What else worked well: Singing Twinkle, Twinkle, Little Star and then singing it again quietly so the stuffed animals could "fall asleep." This was a good, natural way to say goodnight and end the program.

What worked least: I genuinely think that once I added the board books in, the program itself was pretty seamless. However, the biggest challenge in doing this program has been trying to do so much of it after hours. I've found that I just can't do the photos while there are patrons in the library; there are only so many (very few) places you can set up stuffed animals without disrupting patrons. Plus, I kind of just don't want any of the kids to see me do it because I want to keep a little magic alive a little.
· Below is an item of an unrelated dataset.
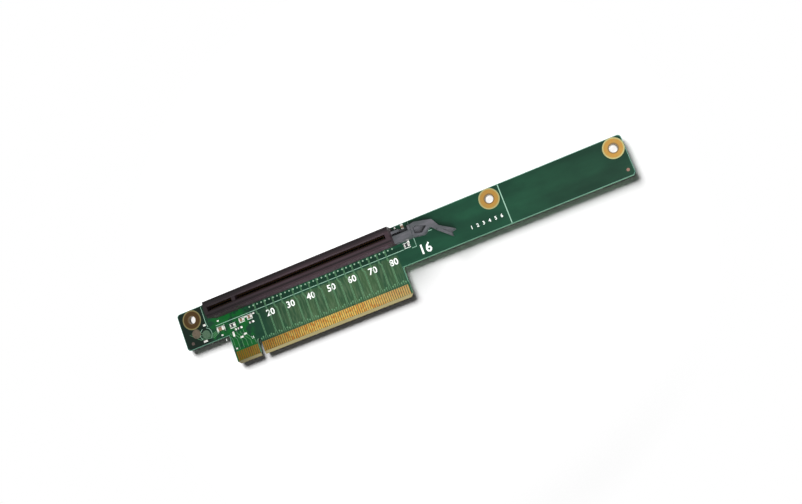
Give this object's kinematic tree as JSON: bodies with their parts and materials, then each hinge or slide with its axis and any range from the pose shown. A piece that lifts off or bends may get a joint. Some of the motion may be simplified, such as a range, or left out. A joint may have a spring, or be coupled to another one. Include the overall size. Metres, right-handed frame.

So I've done most of the hard part after the library closes... propping up all the stuffed animals, taking all the photos, matching all the stuffed animals back up with their sleeping bags, and preparing the photo print outs (a 2-3 page Publisher document). There's this nagging go home feeling in me while I'm working (and as it's getting closer and closer to 11pm) that I wish I could figure out a way to fix. But I can't think of a better way. How do other people do this?

Anyway, overall, this is a fun, mostly-easy program that is a straight up patron-pleaser.

I'll see what other programs of the past I can revive since it's going to be a while until I'm back at work. I want to keep blogging! And hopefully these injuries won't keep me out for more than a month. Until next time!


  1. Dear Library Laura, I just loved seeing what kinds of things the stuffed animals were doing when no one was watching them. I really enjoyed reading this post and I hope that you will share more as you begin to feel better.

  2. Awesome program idea. I did a version of this last night but called it the Superhero Stuffed Animal Sleepover to incorporate the SRC theme. The kids had a blast, although I had a few who had to be convinced to leave their stuffed animals behind. I thought of you as I was still working on this hours after we closed. However you were correct in that the look on the children's faces today more than made up for my lack of sleep.

  3. I am so doing this in my family day care over a weekend! Thanks!